All in all i'm looking forward to perfroming this weekend. I guess it has potential to start a "career" and stuff so I hope I rock. I 've been thinking about songs I could perform and I realized I forgot about a lot of songs I wrote in the past. Which is purty kool. Please pray that all goes well and I feel better. Until next time.......

Sunday, October 02, 2005

feedback

I had a really good time tonight getting into shape again. My voice and playing guitar, that is. It felt really good, and I wrote some more of my new one. Man, it rocks!!! It's so good, I love it!!! However I want some feed back. I want to know if my lyrics make sense to anyone besides me.

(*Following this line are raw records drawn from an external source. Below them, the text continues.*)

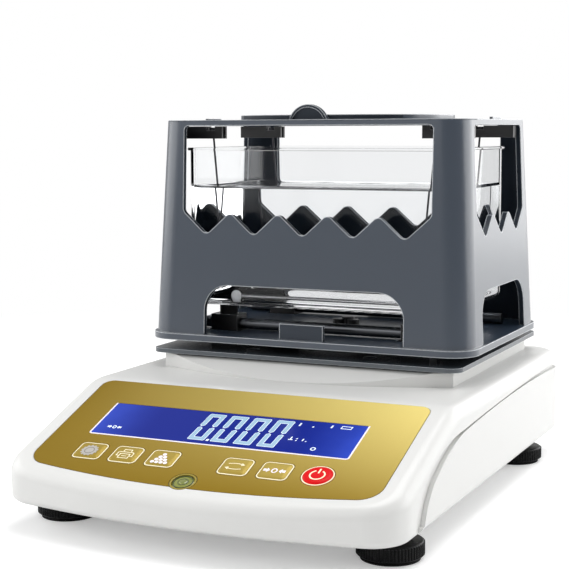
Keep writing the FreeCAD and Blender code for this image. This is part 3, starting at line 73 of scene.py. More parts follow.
class Wires:
    # short calls for the nodes and links of one tree
    def __init__(self, tree):
        self.tree = tree

    def link(self, source, target):
        self.tree.links.new(source, target)

    def fill(self, sockets, sources):
        # links what comes from a socket, and sets what is a plain value
        for key, source in sources.items():
            for one in source if isinstance(source, list) else [source]:
                if isinstance(one, bpy.types.NodeSocket):
                    self.link(one, sockets[key])
                else:
                    sockets[key].default_value = one

    def node(self, kind, sources=None, **settings):
        made = self.tree.nodes.new(kind)
        for key, value in settings.items():
            setattr(made, key, value)
        self.fill(made.inputs, sources or {})
        return made

    def math(self, operation, first, second=0.0):
        return self.node("ShaderNodeMath", {0: first, 1: second}, operation=operation).outputs[0]

    def plus(self, first, second):
        return self.math("ADD", first, second)

    def minus(self, first, second):
        return self.math("SUBTRACT", first, second)

    def times(self, first, *others):
        for other in others:
            first = self.math("MULTIPLY", first, other)
        return first

    def vector(self, operation, first, second=(0, 0, 0)):
        made = self.node("ShaderNodeVectorMath", {0: first, 1: second}, operation=operation)
        return made.outputs["Value" if operation in ("DOT_PRODUCT", "LENGTH") else "Vector"]

    def span(self, value, fromLow, fromHigh, toLow, toHigh):
        return self.node("ShaderNodeMapRange", {
            "Value": value, "From Min": fromLow, "From Max": fromHigh, "To Min": toLow,
            "To Max": toHigh}).outputs["Result"]

    def ramp(self, share, start, end):
        return self.span(share, 0.0, 1.0, start, end)

    def mix(self, factor, first, second):
        return self.node("ShaderNodeMix", {0: factor, 6: first, 7: second},
                         data_type="RGBA").outputs[2]

    def place(self):
        return self.node("ShaderNodeTexCoord").outputs["Object"]

    def parts(self, vector):
        return self.node("ShaderNodeSeparateXYZ", {"Vector": vector}).outputs

    def noise(self, vector, scale, detail, roughness=0.5):
        return self.node("ShaderNodeTexNoise", {"Vector": vector, "Scale": scale, "Detail": detail,
                                                "Roughness": roughness}).outputs["Fac"]

    def normal(self):
        return self.node("ShaderNodeNewGeometry").outputs["Normal"]

    def soft(self, radius, samples=6):
        # the normal as if the edges were rounded
        return self.node("ShaderNodeBevel", {"Radius": radius}, samples=samples).outputs["Normal"]

    def edges(self, soft, limit, tone):
        # rises to tone where the softened normal leaves the plain one
        return self.span(self.vector("DOT_PRODUCT", soft, self.normal()), 0.995, limit, 0.0, tone)

    def surface(self, factor, first, second):
        # two shaders in one, on the material's surface
        both = self.node("ShaderNodeMixShader", {0: factor, 1: first, 2: second})
        self.link(both.outputs["Shader"], self.tree.nodes["Material Output"].inputs["Surface"])

    def xyz(self, **parts):
        return self.node("ShaderNodeCombineXYZ", parts).outputs["Vector"]

    def moved(self, mesh, offset, **more):
        return self.node("GeometryNodeTransform", {"Geometry": mesh, "Translation": offset,
                                                   **more}).outputs["Geometry"]

    def cylinder(self, vertices, radius, depth):
        return self.node("GeometryNodeMeshCylinder", {
            "Vertices": vertices, "Radius": radius, "Depth": depth}).outputs["Mesh"]

    def cube(self, size):
        return self.node("GeometryNodeMeshCube", {"Size": size}).outputs["Mesh"]

    def join(self, meshes):
        return self.node("GeometryNodeJoinGeometry", {"Geometry": meshes}).outputs["Geometry"]

    def carve(self, mesh, tools, crossing=False):
        return self.node("GeometryNodeMeshBoolean", {
            "Mesh 1": mesh, "Mesh 2": tools, "Self Intersection": crossing},
            operation="DIFFERENCE", solver="EXACT").outputs["Mesh"]

    def scatter(self, points, instance, **more):
        return self.node("GeometryNodeInstanceOnPoints", {
            "Points": points, "Instance": instance, **more}).outputs["Instances"]


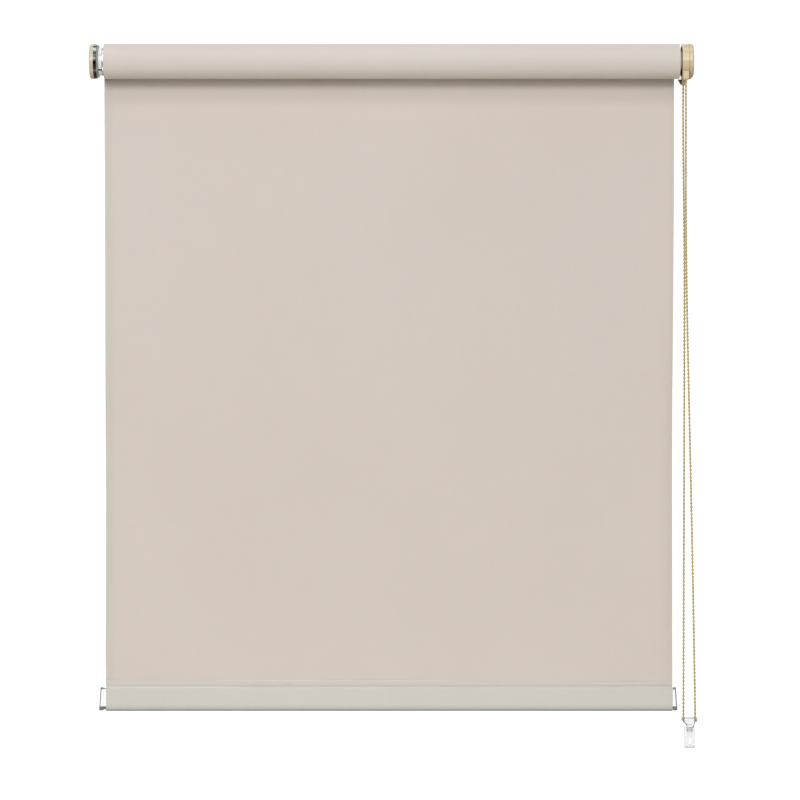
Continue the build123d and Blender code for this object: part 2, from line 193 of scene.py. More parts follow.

It goes a little something like this...

"It almost seems, like I could get there without anything, easily alone.
It almost seems like I'm there already.
If I could get past myself. If I could let go and let God
It's not like I don't know there's so much more than what I see
Thank you for not showing me all at once.
Protecting me and my eyes. My eyes.

I thought I knew. I thought I had it all figured out.
'what more could there be?'
but it seems not everything fits inside my head,
inside my limited brain.
Hallelujah, you really are God.
It's like I almost forgot who you are.
And all the while I thought I remembered.
You are the Way, the Truth, and the Life.

Turning points come so close to breakdowns
It's hard to tell the one from the other
But in the end it's all or nothing
You hve to own my mind, my eyes, my heart, my soul, my life....."

It's not done yet nor set in stone, but thats what have right now.